Place the asparagus on the prepared baking sheet in a single layer and then toss to coat with the olive oil. Sprinkle the minced garlic and salt and pepper and then toss again until coated evenly. Squeeze lemon juice over the asparagus and then place the lemon slices on top. Bake at 350 degrees Fahrenheit for 15 minutes.
Flourless Chocolate Cake with Berries
4 squares of Ghiradelli semisweet chocolate, chopped
½ cup of butter
¾ cup of white sugar
½ cup of cocoa powder
1 tablespoon of instant coffee crystals
3 eggs, beaten
1 teaspoon of vanilla extract
1 cup of heavy whipping cream
½ cup of powdered sugar
Strawberries, raspberries and blueberries for garnish
Preheat oven to 300 degrees Fahrenheit. Grease and 8 inch round cake pan, and dust with cocoa powder. Place the chopped chocolate in a heat proof bowl. Melt the butter and immediately pour it over the chopped chocolate and stir until the chocolate is melted and smooth. Stir in the sugar, cocoa powder, and instant coffee, eggs and vanilla. Pour into prepared pan.

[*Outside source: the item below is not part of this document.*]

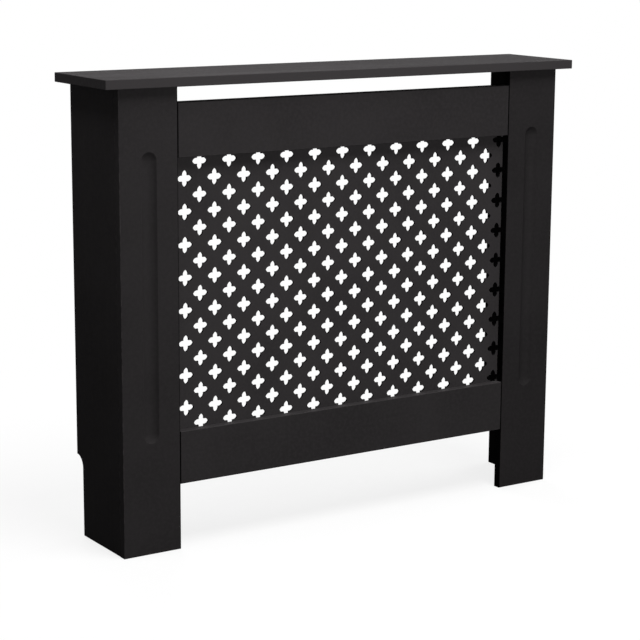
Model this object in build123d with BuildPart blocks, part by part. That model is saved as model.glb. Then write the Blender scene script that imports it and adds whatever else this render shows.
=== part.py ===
from build123d import *
import math
import os

# Radiator cover cabinet. Millimetres. +X runs to the right as the cover is seen from the room,
# +Y from the room towards the wall, +Z up. The origin is on the floor, under the middle of the shelf.

# ---- Outline of the cover ----
cover_height = 815.0
shelf_width = 975.0
shelf_depth = 190.0
shelf_thickness = 16.0
shelf_side_overhang = 28.5
shelf_front_overhang = 13.0
shelf_edge_radius = 1.0

# ---- Front frame: two full-height boards with a rail at the top and at the bottom ----
board_thickness = 15.0
board_width = 110.0
rail_height = 93.0
vent_gap = 26.0          # air slot between the shelf and the top rail
floor_gap = 116.5        # air slot between the floor and the bottom rail
board_edge_radius = 1.0

# ---- Cove flute routed down each front board ----
flute_width = 29.0
flute_depth = 6.5
flute_above_floor = 196.0
flute_below_shelf = 106.0

# ---- Side panels, notched at the foot for a skirting board ----
side_thickness = 15.0
notch_height = 145.0
notch_depth = 22.0
notch_radius = 21.0

# ---- Perforated grille, screwed to the backs of the rails and boards ----
grille_thickness = 4.0
grille_side_lap = 27.0
grille_top_lap = 40.0
grille_bottom_lap = 45.0
hole_size = 28.6         # from lobe tip to lobe tip
hole_waist = 10.2        # across the flats where two lobes meet
hole_bulge = 2.0         # rise of each lobe flank's arc
hole_pitch_x = 58.0      # between columns of the same row height
hole_pitch_z = 56.7
first_column_inset = 21.0
first_row_drop = 37.5
hole_edge_web = 6.0      # least solid edge left round the pattern

# ---- Cam fittings: a steel pin in one board, held by a cam disc let into the next ----
cam_setback = 34.0       # from the joint face to the cam's axis
cam_radius = 7.4
cam_bore_clearance = 0.1
cam_recess = 0.2         # the cam sits this far below the panel's face
cam_floor = 1.2          # metal left under the cam's chamber
cam_play = 0.3           # between the pin and the inside of the cam
cam_turn = 180.0         # from locked to free
cam_slit_overrun = 32.0
cam_drive_length = 6.4
cam_drive_width = 1.3
cam_drive_depth = 1.8
pin_thread_radius = 3.0
pin_thread_length = 10.0
pin_shank_radius = 3.5
pin_neck_radius = 2.0
pin_head_radius = 3.3
pin_head_reach = 3.0     # from the cam's axis to the widest rim of the pin's head
pin_head_tail = 1.6      # from the cam's axis to the end of the pin
pin_bore_clearance = 0.4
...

Bake in preheated oven for 30 minutes. Let cool in pan for 10 minutes, then turn out onto a wire rack and cool completely.
While cake is cooling, make the whipped cream for topping. Pour 1 cup of heavy whipping cream into clean and dry bowl. With hand mixer or stand mixer with whip attachment, beat the heavy whipping cream until it starts to stiffen, then gradually add the powdered sugar in until it is completely incorporated. Once the cake is cooled and you are ready to serve, slice a piece, top with a dollop of whipped cream and then garnish with the berries. You can dust the top with powdered sugar for an extra added touch.
To plate your Valentine’s Day meal, place a heaping portion of mashed potatoes in the center and place the pork chop on top. I like to put the asparagus in kind of a crisscross pattern on top of the pork chop and then take some of the reserved raspberry sauce and spoon around the mashed potatoes. This is an easy and elegant way to make your Valentine’s Day meal presentation special for your love! Enjoy!